Exercise
Only the lines from the one containing "Continue the FreeCAD" through the one containing "lift = total(tree, rims, product(tree, line, lit))" are wanted. Give them again exactly, both ends included.

(Collected data)
◇ ◇ ◇ ◇ ◇

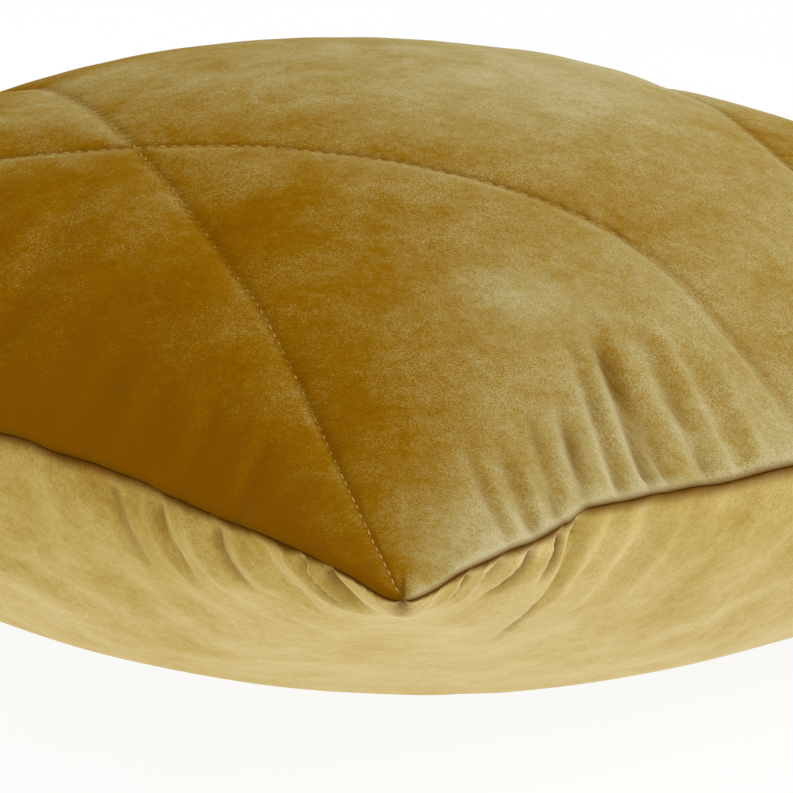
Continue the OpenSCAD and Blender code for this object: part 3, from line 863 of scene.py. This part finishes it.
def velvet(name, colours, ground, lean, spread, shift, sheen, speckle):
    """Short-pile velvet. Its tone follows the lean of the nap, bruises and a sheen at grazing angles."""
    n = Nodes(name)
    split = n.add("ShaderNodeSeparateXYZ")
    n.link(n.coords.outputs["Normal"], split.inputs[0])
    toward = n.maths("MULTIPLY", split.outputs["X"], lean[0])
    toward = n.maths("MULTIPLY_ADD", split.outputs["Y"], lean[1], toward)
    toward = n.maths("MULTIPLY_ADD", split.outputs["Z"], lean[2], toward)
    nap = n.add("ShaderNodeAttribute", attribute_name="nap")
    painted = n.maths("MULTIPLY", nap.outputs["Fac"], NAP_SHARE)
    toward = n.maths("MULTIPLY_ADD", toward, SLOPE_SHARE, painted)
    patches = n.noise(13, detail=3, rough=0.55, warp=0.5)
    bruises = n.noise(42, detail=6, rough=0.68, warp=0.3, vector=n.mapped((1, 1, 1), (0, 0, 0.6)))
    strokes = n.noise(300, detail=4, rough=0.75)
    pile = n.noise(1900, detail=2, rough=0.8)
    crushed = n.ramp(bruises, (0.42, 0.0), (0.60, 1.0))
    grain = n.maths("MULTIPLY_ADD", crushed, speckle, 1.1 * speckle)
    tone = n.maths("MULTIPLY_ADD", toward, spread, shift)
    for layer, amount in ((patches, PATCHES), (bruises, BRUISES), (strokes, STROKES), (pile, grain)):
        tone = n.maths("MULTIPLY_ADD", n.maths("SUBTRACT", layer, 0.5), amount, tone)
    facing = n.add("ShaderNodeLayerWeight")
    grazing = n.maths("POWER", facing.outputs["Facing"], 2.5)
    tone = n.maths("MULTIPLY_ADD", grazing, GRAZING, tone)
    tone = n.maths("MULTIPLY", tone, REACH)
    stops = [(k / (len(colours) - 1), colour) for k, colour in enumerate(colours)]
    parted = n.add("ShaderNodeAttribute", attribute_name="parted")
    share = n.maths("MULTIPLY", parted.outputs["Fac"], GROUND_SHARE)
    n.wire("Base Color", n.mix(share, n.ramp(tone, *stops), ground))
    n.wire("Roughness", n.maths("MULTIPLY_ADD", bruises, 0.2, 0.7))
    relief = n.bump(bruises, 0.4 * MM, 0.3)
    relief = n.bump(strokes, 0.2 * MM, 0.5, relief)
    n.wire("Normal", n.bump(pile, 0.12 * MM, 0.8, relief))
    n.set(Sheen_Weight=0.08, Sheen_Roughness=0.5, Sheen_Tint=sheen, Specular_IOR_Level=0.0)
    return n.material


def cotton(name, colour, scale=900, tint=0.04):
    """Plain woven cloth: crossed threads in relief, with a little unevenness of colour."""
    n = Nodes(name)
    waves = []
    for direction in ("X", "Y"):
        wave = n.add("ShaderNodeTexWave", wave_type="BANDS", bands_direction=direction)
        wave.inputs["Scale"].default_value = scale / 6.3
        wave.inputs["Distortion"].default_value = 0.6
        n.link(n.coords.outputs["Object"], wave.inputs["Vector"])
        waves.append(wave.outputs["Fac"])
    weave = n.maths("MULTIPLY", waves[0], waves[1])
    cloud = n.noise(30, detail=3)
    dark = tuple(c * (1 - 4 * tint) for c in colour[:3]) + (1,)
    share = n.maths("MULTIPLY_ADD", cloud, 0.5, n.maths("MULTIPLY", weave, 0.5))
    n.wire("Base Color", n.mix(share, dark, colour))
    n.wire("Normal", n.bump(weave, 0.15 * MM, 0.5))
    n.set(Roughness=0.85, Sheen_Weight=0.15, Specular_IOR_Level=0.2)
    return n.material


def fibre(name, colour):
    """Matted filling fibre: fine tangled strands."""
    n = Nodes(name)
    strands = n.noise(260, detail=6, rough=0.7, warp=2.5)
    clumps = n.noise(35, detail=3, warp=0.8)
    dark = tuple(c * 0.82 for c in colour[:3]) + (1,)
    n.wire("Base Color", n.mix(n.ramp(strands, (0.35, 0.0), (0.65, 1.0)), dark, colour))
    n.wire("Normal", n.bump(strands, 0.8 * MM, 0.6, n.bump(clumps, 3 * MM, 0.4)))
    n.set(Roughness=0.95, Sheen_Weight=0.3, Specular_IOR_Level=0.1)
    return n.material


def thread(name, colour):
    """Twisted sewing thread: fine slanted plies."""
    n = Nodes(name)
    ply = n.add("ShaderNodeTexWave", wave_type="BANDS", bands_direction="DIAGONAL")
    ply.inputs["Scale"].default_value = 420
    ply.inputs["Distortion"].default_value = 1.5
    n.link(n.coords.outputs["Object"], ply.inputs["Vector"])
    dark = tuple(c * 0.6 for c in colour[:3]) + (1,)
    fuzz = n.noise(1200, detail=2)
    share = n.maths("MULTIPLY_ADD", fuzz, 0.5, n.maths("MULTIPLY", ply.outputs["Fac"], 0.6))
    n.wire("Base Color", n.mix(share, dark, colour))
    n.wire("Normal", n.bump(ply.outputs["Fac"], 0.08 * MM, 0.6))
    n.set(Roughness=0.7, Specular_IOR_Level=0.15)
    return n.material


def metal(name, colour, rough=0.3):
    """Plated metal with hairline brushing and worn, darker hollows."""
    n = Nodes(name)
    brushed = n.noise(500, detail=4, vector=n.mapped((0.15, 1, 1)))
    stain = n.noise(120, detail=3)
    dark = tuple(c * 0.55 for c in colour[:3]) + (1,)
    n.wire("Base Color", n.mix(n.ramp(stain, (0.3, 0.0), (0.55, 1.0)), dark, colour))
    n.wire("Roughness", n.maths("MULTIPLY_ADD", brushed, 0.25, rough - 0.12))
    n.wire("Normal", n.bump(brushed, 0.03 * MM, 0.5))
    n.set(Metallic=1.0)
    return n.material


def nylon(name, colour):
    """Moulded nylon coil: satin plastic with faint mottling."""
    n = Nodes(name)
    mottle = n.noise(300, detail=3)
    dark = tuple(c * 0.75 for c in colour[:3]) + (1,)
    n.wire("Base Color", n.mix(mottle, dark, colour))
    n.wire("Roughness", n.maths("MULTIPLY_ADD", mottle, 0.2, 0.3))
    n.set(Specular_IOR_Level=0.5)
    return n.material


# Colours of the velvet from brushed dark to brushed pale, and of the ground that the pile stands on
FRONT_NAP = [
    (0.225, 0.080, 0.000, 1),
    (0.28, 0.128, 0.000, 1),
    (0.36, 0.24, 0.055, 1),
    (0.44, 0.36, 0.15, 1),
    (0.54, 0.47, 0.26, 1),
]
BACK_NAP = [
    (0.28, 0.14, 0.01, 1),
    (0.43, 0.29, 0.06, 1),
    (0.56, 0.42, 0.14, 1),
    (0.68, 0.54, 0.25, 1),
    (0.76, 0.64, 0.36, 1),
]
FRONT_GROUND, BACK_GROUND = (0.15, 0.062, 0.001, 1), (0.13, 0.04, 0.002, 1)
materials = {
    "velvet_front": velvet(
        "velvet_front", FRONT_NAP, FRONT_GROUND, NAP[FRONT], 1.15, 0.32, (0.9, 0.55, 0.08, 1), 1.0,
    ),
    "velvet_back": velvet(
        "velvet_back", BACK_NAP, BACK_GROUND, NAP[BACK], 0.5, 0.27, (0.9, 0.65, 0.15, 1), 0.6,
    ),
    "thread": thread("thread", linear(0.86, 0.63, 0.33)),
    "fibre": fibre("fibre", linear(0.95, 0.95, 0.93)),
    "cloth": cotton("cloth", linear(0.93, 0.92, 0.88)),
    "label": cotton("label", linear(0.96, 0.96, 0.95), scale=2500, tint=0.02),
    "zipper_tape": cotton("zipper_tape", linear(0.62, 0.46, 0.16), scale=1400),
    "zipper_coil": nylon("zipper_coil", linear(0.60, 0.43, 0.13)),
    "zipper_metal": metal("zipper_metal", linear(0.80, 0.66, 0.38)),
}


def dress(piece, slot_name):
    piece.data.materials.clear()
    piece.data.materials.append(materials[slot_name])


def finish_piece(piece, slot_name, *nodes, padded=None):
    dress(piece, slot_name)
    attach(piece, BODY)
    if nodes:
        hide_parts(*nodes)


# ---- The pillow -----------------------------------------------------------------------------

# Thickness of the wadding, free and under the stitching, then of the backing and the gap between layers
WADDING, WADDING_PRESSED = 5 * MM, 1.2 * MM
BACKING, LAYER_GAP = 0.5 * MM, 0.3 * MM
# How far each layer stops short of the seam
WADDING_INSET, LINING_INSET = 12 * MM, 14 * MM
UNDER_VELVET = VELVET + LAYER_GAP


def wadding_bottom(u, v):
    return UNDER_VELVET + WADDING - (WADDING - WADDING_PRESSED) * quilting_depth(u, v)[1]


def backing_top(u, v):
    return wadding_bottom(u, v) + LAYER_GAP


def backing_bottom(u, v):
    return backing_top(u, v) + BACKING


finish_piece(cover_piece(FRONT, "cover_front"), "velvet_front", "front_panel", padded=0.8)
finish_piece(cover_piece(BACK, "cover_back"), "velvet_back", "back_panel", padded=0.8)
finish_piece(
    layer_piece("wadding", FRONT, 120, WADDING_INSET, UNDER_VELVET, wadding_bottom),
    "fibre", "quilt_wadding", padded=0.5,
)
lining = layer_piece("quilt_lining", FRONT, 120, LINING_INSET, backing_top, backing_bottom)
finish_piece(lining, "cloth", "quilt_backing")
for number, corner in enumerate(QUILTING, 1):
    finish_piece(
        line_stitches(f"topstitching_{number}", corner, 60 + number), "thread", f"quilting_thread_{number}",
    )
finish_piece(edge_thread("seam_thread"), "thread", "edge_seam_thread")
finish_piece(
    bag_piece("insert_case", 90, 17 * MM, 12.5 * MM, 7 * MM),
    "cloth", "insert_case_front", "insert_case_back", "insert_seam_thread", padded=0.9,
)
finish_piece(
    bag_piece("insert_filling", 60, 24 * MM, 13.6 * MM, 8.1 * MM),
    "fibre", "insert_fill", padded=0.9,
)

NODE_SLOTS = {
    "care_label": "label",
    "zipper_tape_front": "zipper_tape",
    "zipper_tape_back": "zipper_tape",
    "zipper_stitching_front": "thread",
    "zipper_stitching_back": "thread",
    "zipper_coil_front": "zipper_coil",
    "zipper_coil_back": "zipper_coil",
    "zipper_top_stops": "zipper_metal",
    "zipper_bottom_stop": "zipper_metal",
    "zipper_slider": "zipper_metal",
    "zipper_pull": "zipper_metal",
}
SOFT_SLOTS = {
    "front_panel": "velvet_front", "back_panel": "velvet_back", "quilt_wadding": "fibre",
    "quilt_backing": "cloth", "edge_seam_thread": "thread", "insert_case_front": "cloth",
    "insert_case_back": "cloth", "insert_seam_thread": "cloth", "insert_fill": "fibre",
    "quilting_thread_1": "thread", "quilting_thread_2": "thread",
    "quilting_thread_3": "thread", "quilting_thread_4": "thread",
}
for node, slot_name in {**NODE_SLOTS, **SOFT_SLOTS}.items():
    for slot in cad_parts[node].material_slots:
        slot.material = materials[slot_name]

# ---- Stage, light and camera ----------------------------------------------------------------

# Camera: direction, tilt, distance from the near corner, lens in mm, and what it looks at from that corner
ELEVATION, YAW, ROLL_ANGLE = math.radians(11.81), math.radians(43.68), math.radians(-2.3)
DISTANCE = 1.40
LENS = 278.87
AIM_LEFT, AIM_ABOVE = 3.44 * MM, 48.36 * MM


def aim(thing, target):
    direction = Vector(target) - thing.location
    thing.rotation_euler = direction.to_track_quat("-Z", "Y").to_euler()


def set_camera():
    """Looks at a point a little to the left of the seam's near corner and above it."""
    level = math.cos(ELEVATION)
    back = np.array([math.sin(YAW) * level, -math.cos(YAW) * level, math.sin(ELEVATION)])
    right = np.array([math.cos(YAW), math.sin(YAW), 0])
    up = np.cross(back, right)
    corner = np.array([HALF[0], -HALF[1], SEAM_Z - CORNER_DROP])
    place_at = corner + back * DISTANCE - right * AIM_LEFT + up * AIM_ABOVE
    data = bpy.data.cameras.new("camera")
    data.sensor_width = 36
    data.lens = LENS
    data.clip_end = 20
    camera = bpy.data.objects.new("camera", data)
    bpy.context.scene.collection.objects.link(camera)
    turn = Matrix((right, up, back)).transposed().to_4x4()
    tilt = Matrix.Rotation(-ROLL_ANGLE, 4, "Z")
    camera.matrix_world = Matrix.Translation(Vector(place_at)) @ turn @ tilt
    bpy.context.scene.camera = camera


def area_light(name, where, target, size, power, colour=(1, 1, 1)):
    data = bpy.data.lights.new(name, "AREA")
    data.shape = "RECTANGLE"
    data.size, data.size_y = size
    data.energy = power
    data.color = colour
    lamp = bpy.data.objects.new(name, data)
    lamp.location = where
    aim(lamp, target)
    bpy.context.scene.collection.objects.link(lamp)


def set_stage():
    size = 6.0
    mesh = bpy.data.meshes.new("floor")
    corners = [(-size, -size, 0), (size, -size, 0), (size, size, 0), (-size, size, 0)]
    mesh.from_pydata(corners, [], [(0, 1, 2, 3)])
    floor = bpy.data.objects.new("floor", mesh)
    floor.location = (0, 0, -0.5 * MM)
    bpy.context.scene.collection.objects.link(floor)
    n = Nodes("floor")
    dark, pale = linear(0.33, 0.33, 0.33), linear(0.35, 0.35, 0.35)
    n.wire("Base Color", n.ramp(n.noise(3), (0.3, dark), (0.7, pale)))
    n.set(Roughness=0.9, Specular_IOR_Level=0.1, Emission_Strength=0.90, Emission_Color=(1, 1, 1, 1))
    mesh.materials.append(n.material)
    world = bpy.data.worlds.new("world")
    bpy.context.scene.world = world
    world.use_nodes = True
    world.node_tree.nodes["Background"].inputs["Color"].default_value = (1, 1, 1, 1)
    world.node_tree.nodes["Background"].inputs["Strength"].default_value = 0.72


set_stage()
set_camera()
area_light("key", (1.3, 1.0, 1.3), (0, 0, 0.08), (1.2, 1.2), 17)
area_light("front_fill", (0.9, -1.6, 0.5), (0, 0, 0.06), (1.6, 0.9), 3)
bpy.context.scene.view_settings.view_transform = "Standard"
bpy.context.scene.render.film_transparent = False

◇ ◇ ◇ ◇ ◇

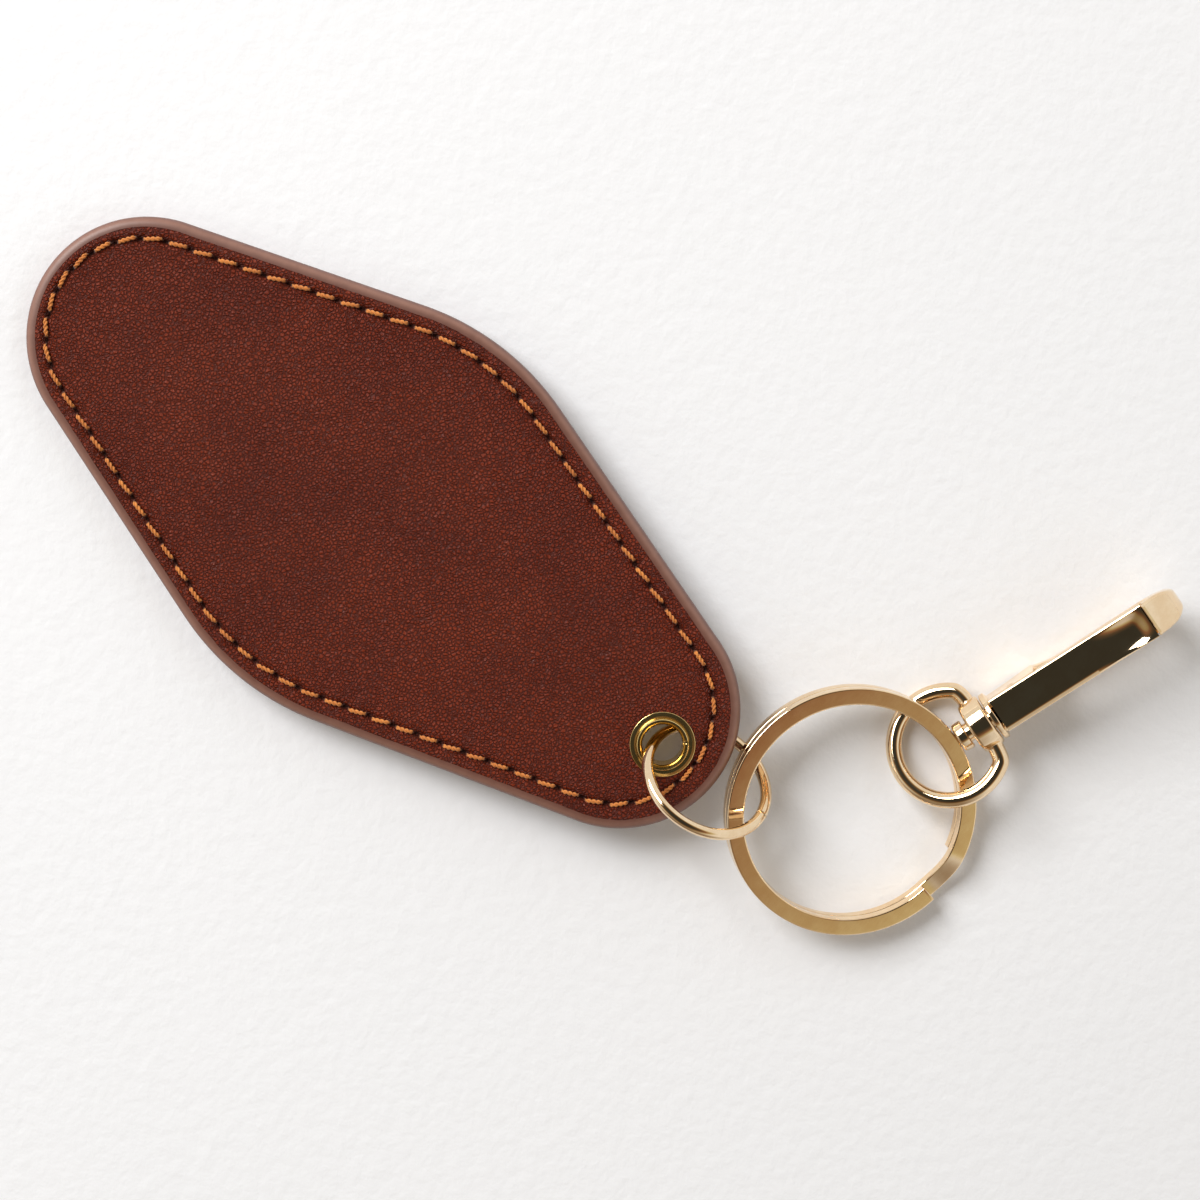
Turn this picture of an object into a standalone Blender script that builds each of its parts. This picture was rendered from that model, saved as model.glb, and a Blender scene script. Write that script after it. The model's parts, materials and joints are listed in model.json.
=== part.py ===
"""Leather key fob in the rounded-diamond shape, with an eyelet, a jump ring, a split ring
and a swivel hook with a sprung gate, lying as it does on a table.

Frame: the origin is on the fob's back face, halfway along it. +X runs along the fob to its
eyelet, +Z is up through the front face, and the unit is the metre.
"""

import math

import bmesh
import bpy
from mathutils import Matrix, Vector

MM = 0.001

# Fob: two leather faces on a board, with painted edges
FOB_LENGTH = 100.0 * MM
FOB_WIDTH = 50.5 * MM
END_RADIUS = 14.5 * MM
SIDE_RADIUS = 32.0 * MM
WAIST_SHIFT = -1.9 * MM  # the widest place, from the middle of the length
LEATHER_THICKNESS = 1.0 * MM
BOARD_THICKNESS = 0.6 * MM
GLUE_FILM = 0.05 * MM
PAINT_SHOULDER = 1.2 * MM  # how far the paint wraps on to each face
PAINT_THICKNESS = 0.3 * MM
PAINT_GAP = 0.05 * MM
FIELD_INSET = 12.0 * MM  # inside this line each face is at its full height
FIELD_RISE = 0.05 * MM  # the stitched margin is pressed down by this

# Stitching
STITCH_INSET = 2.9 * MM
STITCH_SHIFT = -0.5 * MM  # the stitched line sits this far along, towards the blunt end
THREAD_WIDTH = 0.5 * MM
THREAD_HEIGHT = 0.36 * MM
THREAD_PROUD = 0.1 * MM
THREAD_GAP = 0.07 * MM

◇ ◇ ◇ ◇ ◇

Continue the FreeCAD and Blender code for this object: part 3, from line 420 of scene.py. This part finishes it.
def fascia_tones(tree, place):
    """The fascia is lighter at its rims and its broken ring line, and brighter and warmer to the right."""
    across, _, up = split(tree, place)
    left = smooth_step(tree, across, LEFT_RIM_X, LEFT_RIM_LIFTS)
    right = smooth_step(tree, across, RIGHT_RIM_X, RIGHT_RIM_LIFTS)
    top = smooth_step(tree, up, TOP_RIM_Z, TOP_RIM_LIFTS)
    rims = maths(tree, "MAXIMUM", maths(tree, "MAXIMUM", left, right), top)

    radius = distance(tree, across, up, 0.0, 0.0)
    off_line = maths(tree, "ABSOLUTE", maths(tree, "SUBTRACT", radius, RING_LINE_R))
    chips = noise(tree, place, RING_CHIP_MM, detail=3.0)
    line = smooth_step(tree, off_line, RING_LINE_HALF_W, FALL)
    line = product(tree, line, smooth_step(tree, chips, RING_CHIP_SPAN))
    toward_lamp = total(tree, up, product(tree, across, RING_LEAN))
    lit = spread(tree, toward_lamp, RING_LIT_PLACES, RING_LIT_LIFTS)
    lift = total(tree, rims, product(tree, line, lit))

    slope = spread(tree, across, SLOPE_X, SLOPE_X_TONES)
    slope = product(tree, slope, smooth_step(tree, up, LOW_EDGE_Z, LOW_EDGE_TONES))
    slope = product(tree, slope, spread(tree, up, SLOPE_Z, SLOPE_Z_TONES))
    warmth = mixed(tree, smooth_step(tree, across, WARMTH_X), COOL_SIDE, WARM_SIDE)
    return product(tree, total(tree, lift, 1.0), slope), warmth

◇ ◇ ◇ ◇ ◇

Full answer
Continue the FreeCAD and Blender code for this object: part 3, from line 420 of scene.py. This part finishes it.
def fascia_tones(tree, place):
    """The fascia is lighter at its rims and its broken ring line, and brighter and warmer to the right."""
    across, _, up = split(tree, place)
    left = smooth_step(tree, across, LEFT_RIM_X, LEFT_RIM_LIFTS)
    right = smooth_step(tree, across, RIGHT_RIM_X, RIGHT_RIM_LIFTS)
    top = smooth_step(tree, up, TOP_RIM_Z, TOP_RIM_LIFTS)
    rims = maths(tree, "MAXIMUM", maths(tree, "MAXIMUM", left, right), top)

    radius = distance(tree, across, up, 0.0, 0.0)
    off_line = maths(tree, "ABSOLUTE", maths(tree, "SUBTRACT", radius, RING_LINE_R))
    chips = noise(tree, place, RING_CHIP_MM, detail=3.0)
    line = smooth_step(tree, off_line, RING_LINE_HALF_W, FALL)
    line = product(tree, line, smooth_step(tree, chips, RING_CHIP_SPAN))
    toward_lamp = total(tree, up, product(tree, across, RING_LEAN))
    lit = spread(tree, toward_lamp, RING_LIT_PLACES, RING_LIT_LIFTS)
    lift = total(tree, rims, product(tree, line, lit))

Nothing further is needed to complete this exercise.